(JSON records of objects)
-*-*-
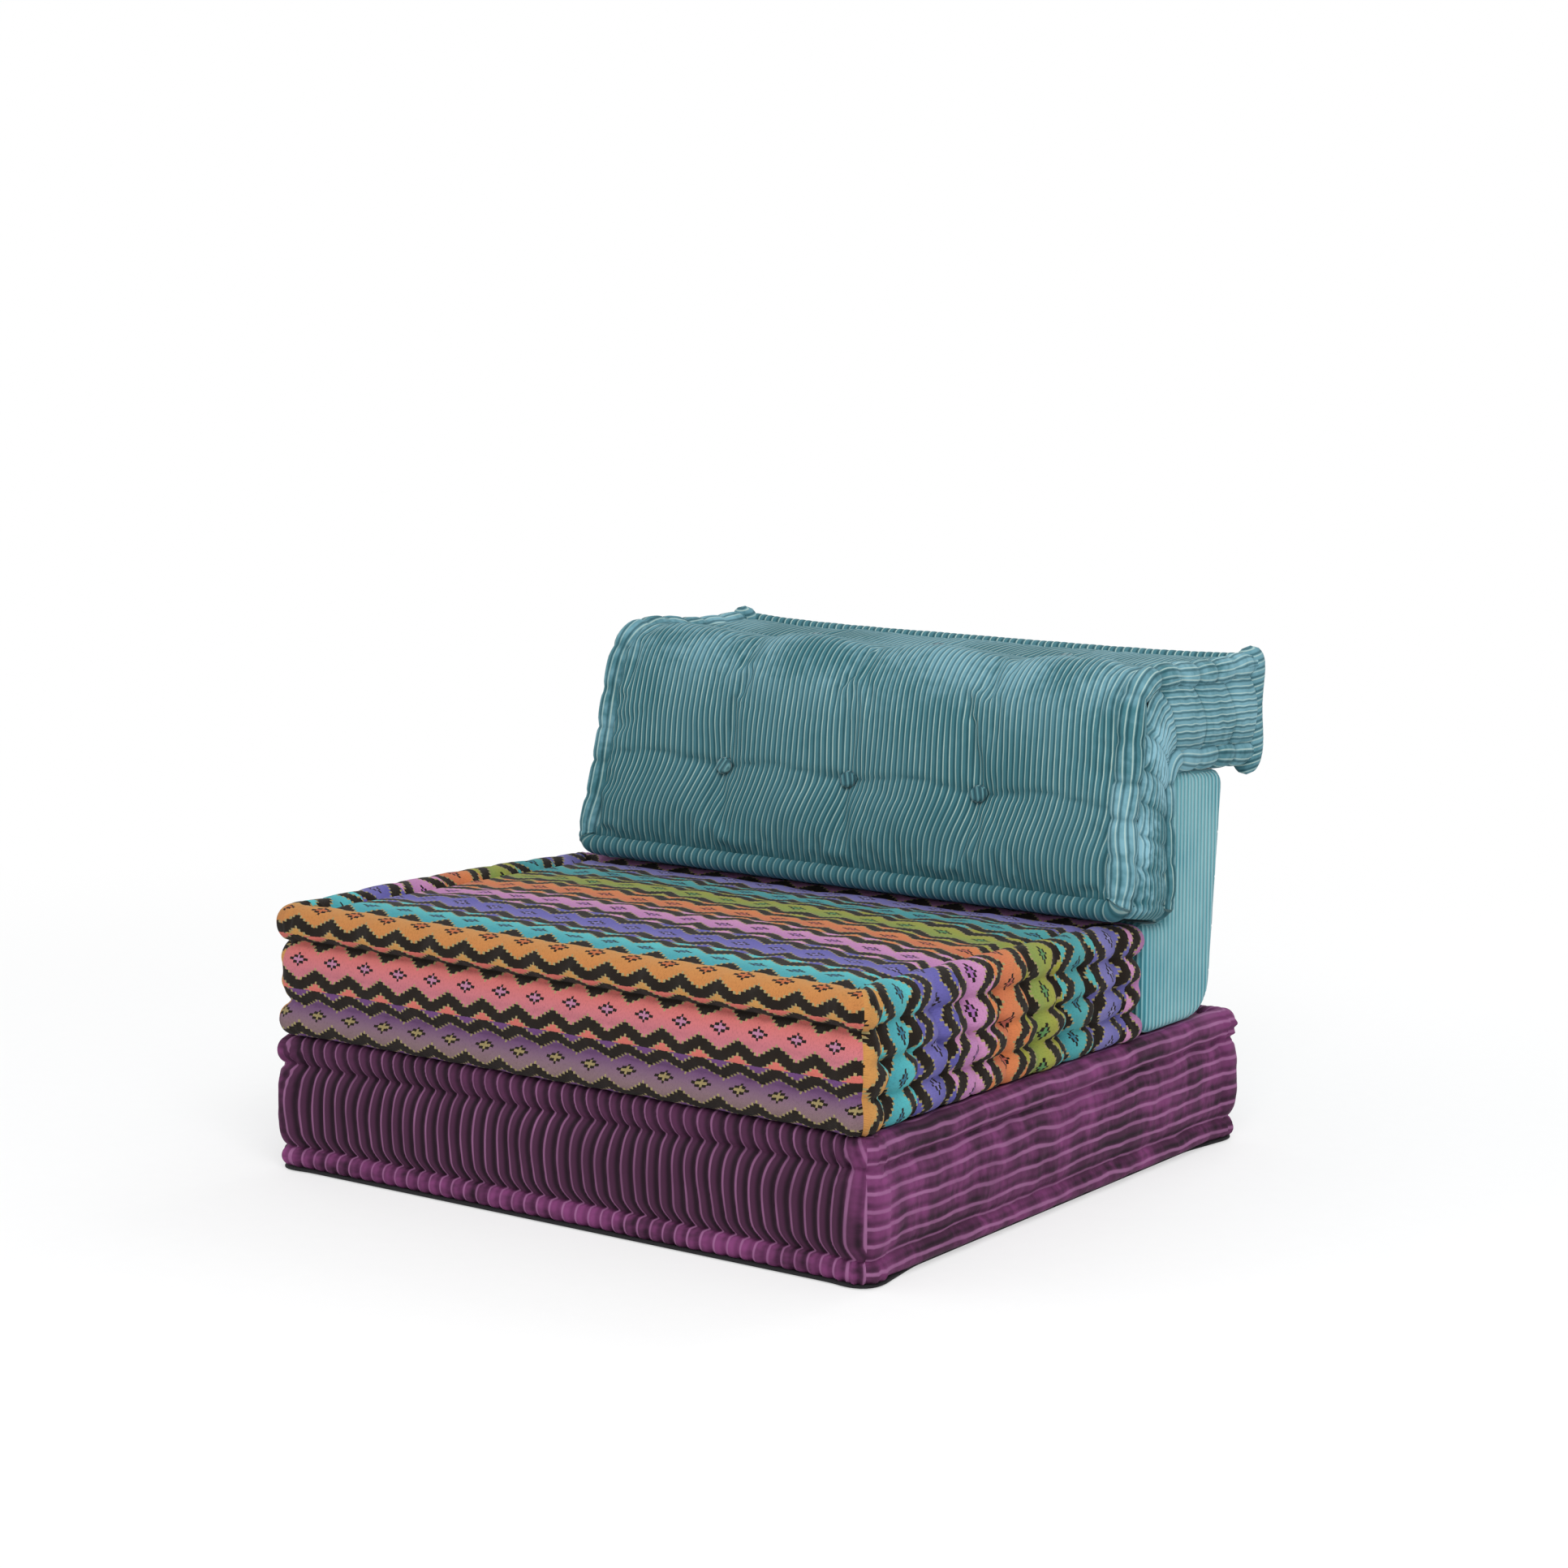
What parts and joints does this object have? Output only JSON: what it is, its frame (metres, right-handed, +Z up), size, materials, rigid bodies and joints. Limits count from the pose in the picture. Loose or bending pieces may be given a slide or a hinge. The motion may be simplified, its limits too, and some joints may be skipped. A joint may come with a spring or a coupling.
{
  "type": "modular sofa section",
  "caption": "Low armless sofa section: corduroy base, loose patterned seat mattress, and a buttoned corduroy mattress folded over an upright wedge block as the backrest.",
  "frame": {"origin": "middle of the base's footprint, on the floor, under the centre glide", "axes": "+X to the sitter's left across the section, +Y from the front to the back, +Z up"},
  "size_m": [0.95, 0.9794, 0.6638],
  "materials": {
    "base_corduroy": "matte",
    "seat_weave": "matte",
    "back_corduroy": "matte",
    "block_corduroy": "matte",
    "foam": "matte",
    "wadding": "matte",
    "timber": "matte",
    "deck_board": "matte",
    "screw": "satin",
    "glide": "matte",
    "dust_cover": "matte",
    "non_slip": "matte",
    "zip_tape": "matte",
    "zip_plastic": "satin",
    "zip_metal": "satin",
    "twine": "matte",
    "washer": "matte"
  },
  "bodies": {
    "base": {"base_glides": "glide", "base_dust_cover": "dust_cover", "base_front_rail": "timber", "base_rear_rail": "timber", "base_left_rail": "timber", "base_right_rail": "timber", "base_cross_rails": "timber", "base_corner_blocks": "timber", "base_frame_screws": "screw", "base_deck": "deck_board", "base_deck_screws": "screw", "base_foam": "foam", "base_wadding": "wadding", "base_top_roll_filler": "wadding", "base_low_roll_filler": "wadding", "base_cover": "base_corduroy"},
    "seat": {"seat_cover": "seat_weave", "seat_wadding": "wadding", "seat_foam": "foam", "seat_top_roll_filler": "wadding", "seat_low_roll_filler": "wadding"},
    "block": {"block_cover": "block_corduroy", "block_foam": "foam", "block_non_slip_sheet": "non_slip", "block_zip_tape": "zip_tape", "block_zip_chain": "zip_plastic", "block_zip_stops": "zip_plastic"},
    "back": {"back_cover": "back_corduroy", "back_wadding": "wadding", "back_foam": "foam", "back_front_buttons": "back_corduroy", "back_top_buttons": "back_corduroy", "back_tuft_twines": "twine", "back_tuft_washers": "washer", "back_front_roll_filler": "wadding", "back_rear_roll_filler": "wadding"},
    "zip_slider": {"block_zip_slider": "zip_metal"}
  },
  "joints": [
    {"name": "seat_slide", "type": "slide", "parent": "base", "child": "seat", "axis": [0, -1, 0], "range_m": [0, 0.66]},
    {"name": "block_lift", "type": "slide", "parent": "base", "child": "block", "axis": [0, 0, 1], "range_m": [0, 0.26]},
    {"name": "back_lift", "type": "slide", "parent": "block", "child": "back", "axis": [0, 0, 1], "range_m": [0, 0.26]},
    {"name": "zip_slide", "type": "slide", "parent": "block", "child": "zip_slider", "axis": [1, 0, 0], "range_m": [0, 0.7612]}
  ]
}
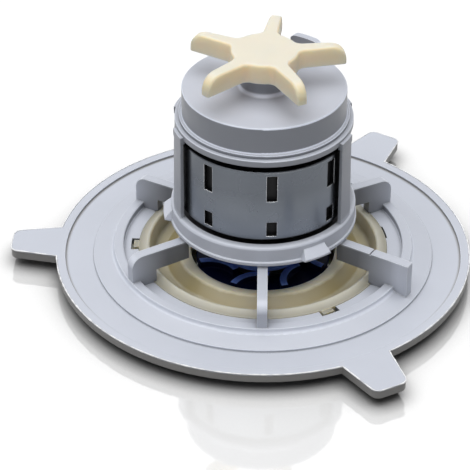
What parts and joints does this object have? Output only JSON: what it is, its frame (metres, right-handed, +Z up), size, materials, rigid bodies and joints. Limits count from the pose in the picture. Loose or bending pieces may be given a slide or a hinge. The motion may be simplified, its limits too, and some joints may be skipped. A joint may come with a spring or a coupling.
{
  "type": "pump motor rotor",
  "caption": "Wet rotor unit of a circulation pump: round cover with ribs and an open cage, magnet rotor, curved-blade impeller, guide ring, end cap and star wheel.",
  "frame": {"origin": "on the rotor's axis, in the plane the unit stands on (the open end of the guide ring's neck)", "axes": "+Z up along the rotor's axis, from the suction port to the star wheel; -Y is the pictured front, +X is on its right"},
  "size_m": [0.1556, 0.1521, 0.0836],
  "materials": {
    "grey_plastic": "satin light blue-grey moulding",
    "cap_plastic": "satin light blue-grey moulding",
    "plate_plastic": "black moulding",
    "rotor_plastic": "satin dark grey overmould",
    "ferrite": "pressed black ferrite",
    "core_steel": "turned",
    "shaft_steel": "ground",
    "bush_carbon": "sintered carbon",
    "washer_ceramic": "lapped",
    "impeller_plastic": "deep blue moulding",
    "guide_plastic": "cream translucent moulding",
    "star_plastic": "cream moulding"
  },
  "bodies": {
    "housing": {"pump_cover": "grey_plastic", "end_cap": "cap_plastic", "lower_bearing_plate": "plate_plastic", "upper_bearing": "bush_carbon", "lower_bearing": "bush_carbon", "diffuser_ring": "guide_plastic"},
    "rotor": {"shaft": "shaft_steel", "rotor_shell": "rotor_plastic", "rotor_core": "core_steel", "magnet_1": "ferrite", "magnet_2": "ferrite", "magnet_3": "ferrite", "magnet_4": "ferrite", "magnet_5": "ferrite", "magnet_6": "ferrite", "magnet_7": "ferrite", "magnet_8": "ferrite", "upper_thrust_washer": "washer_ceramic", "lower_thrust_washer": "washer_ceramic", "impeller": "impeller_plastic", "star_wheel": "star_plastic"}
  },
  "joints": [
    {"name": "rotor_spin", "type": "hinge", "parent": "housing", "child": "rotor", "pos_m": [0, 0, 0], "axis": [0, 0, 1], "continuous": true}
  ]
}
-*-*-
## TASK DETAILS
Write out the listing once more, matching it exactly.

## RESULT
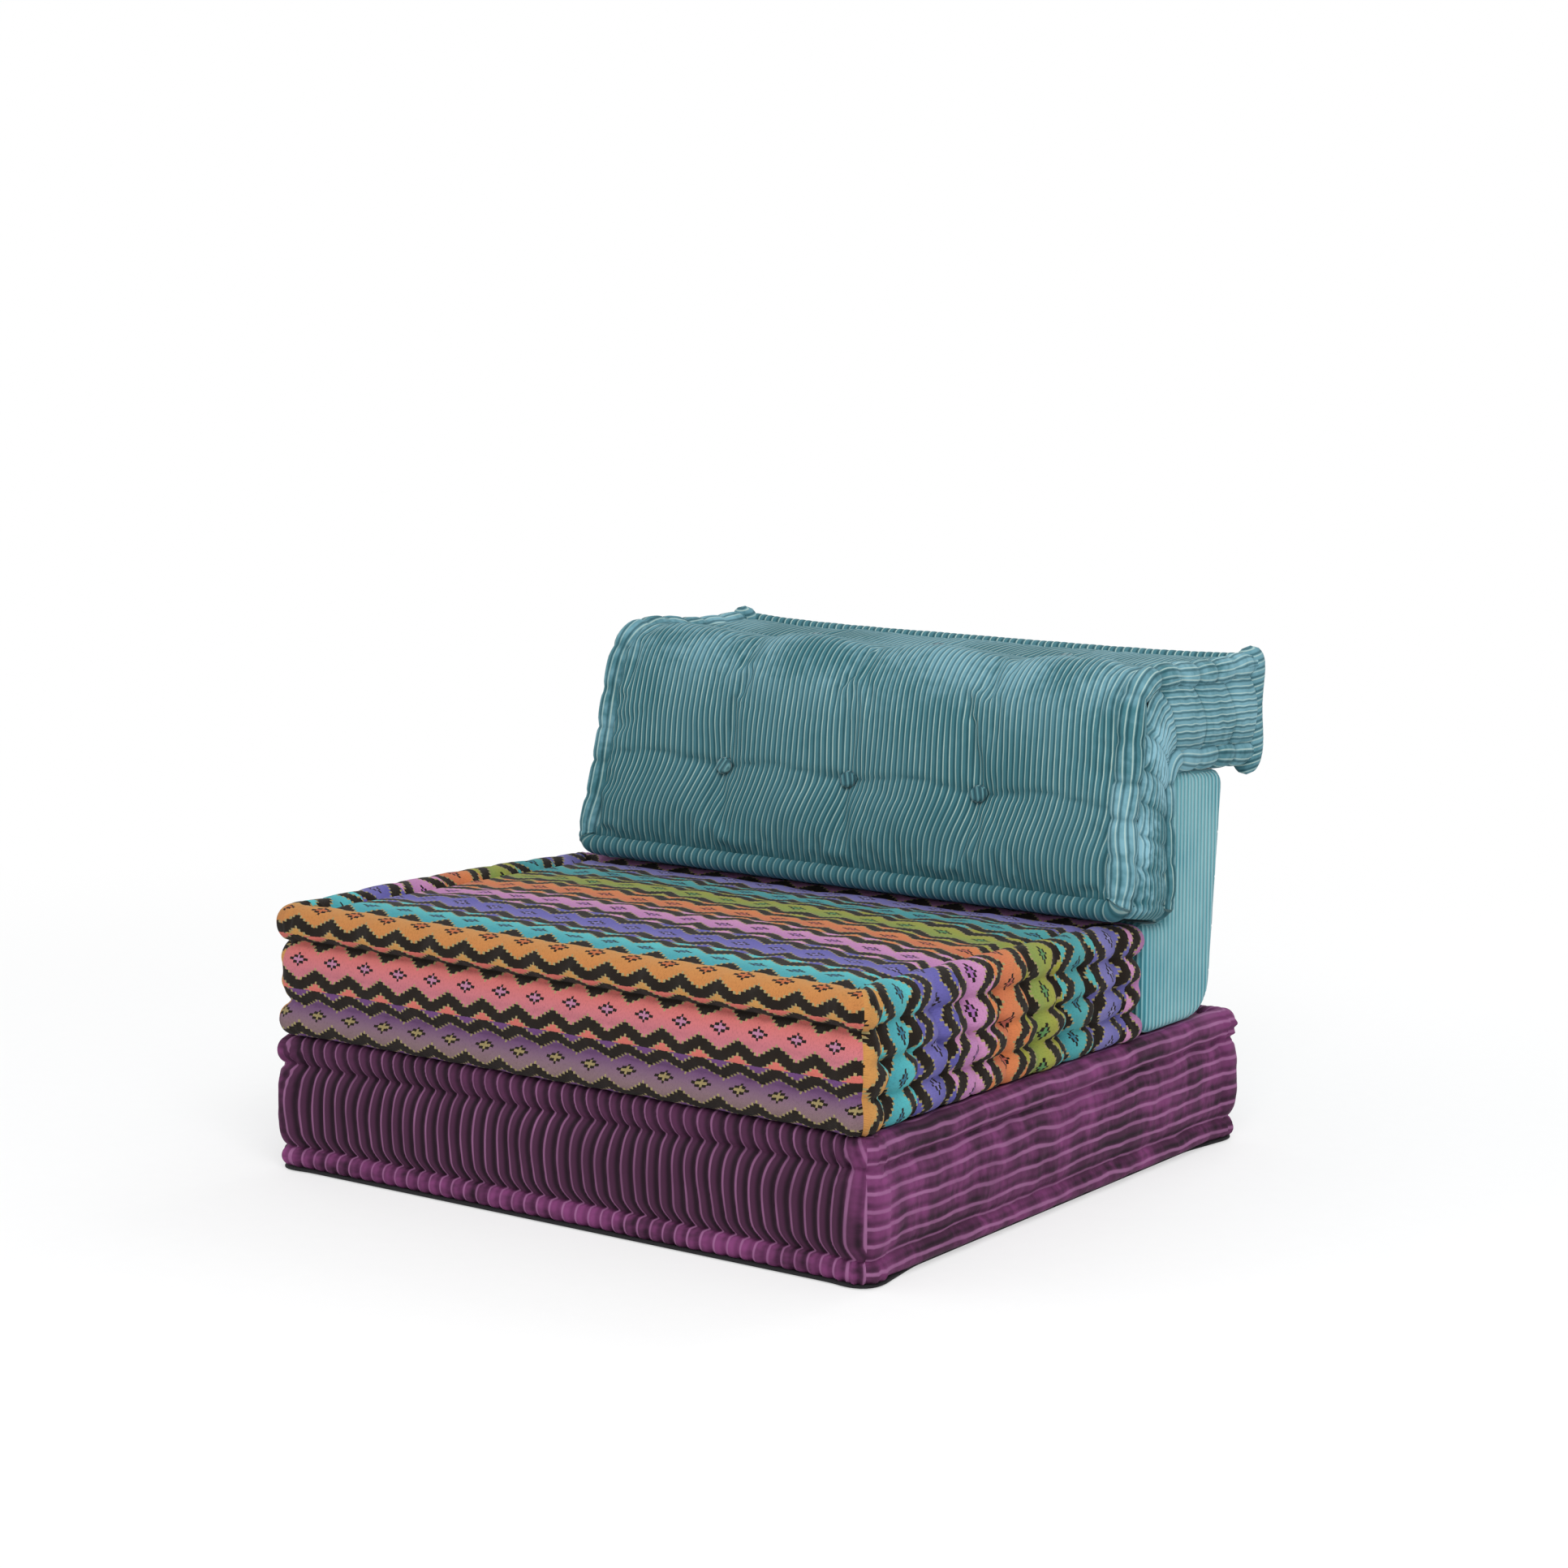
What parts and joints does this object have? Output only JSON: what it is, its frame (metres, right-handed, +Z up), size, materials, rigid bodies and joints. Limits count from the pose in the picture. Loose or bending pieces may be given a slide or a hinge. The motion may be simplified, its limits too, and some joints may be skipped. A joint may come with a spring or a coupling.
{
  "type": "modular sofa section",
  "caption": "Low armless sofa section: corduroy base, loose patterned seat mattress, and a buttoned corduroy mattress folded over an upright wedge block as the backrest.",
  "frame": {"origin": "middle of the base's footprint, on the floor, under the centre glide", "axes": "+X to the sitter's left across the section, +Y from the front to the back, +Z up"},
  "size_m": [0.95, 0.9794, 0.6638],
  "materials": {
    "base_corduroy": "matte",
    "seat_weave": "matte",
    "back_corduroy": "matte",
    "block_corduroy": "matte",
    "foam": "matte",
    "wadding": "matte",
    "timber": "matte",
    "deck_board": "matte",
    "screw": "satin",
    "glide": "matte",
    "dust_cover": "matte",
    "non_slip": "matte",
    "zip_tape": "matte",
    "zip_plastic": "satin",
    "zip_metal": "satin",
    "twine": "matte",
    "washer": "matte"
  },
  "bodies": {
    "base": {"base_glides": "glide", "base_dust_cover": "dust_cover", "base_front_rail": "timber", "base_rear_rail": "timber", "base_left_rail": "timber", "base_right_rail": "timber", "base_cross_rails": "timber", "base_corner_blocks": "timber", "base_frame_screws": "screw", "base_deck": "deck_board", "base_deck_screws": "screw", "base_foam": "foam", "base_wadding": "wadding", "base_top_roll_filler": "wadding", "base_low_roll_filler": "wadding", "base_cover": "base_corduroy"},
    "seat": {"seat_cover": "seat_weave", "seat_wadding": "wadding", "seat_foam": "foam", "seat_top_roll_filler": "wadding", "seat_low_roll_filler": "wadding"},
    "block": {"block_cover": "block_corduroy", "block_foam": "foam", "block_non_slip_sheet": "non_slip", "block_zip_tape": "zip_tape", "block_zip_chain": "zip_plastic", "block_zip_stops": "zip_plastic"},
    "back": {"back_cover": "back_corduroy", "back_wadding": "wadding", "back_foam": "foam", "back_front_buttons": "back_corduroy", "back_top_buttons": "back_corduroy", "back_tuft_twines": "twine", "back_tuft_washers": "washer", "back_front_roll_filler": "wadding", "back_rear_roll_filler": "wadding"},
    "zip_slider": {"block_zip_slider": "zip_metal"}
  },
  "joints": [
    {"name": "seat_slide", "type": "slide", "parent": "base", "child": "seat", "axis": [0, -1, 0], "range_m": [0, 0.66]},
    {"name": "block_lift", "type": "slide", "parent": "base", "child": "block", "axis": [0, 0, 1], "range_m": [0, 0.26]},
    {"name": "back_lift", "type": "slide", "parent": "block", "child": "back", "axis": [0, 0, 1], "range_m": [0, 0.26]},
    {"name": "zip_slide", "type": "slide", "parent": "block", "child": "zip_slider", "axis": [1, 0, 0], "range_m": [0, 0.7612]}
  ]
}
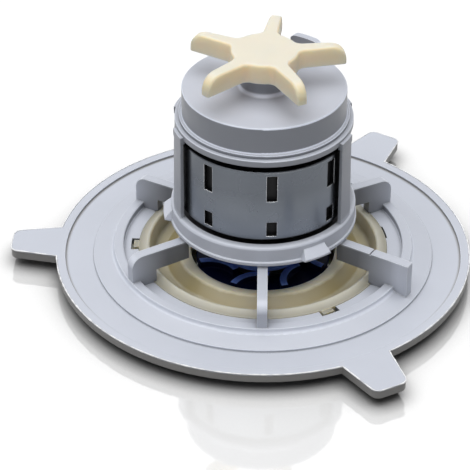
What parts and joints does this object have? Output only JSON: what it is, its frame (metres, right-handed, +Z up), size, materials, rigid bodies and joints. Limits count from the pose in the picture. Loose or bending pieces may be given a slide or a hinge. The motion may be simplified, its limits too, and some joints may be skipped. A joint may come with a spring or a coupling.
{
  "type": "pump motor rotor",
  "caption": "Wet rotor unit of a circulation pump: round cover with ribs and an open cage, magnet rotor, curved-blade impeller, guide ring, end cap and star wheel.",
  "frame": {"origin": "on the rotor's axis, in the plane the unit stands on (the open end of the guide ring's neck)", "axes": "+Z up along the rotor's axis, from the suction port to the star wheel; -Y is the pictured front, +X is on its right"},
  "size_m": [0.1556, 0.1521, 0.0836],
  "materials": {
    "grey_plastic": "satin light blue-grey moulding",
    "cap_plastic": "satin light blue-grey moulding",
    "plate_plastic": "black moulding",
    "rotor_plastic": "satin dark grey overmould",
    "ferrite": "pressed black ferrite",
    "core_steel": "turned",
    "shaft_steel": "ground",
    "bush_carbon": "sintered carbon",
    "washer_ceramic": "lapped",
    "impeller_plastic": "deep blue moulding",
    "guide_plastic": "cream translucent moulding",
    "star_plastic": "cream moulding"
  },
  "bodies": {
    "housing": {"pump_cover": "grey_plastic", "end_cap": "cap_plastic", "lower_bearing_plate": "plate_plastic", "upper_bearing": "bush_carbon", "lower_bearing": "bush_carbon", "diffuser_ring": "guide_plastic"},
    "rotor": {"shaft": "shaft_steel", "rotor_shell": "rotor_plastic", "rotor_core": "core_steel", "magnet_1": "ferrite", "magnet_2": "ferrite", "magnet_3": "ferrite", "magnet_4": "ferrite", "magnet_5": "ferrite", "magnet_6": "ferrite", "magnet_7": "ferrite", "magnet_8": "ferrite", "upper_thrust_washer": "washer_ceramic", "lower_thrust_washer": "washer_ceramic", "impeller": "impeller_plastic", "star_wheel": "star_plastic"}
  },
  "joints": [
    {"name": "rotor_spin", "type": "hinge", "parent": "housing", "child": "rotor", "pos_m": [0, 0, 0], "axis": [0, 0, 1], "continuous": true}
  ]
}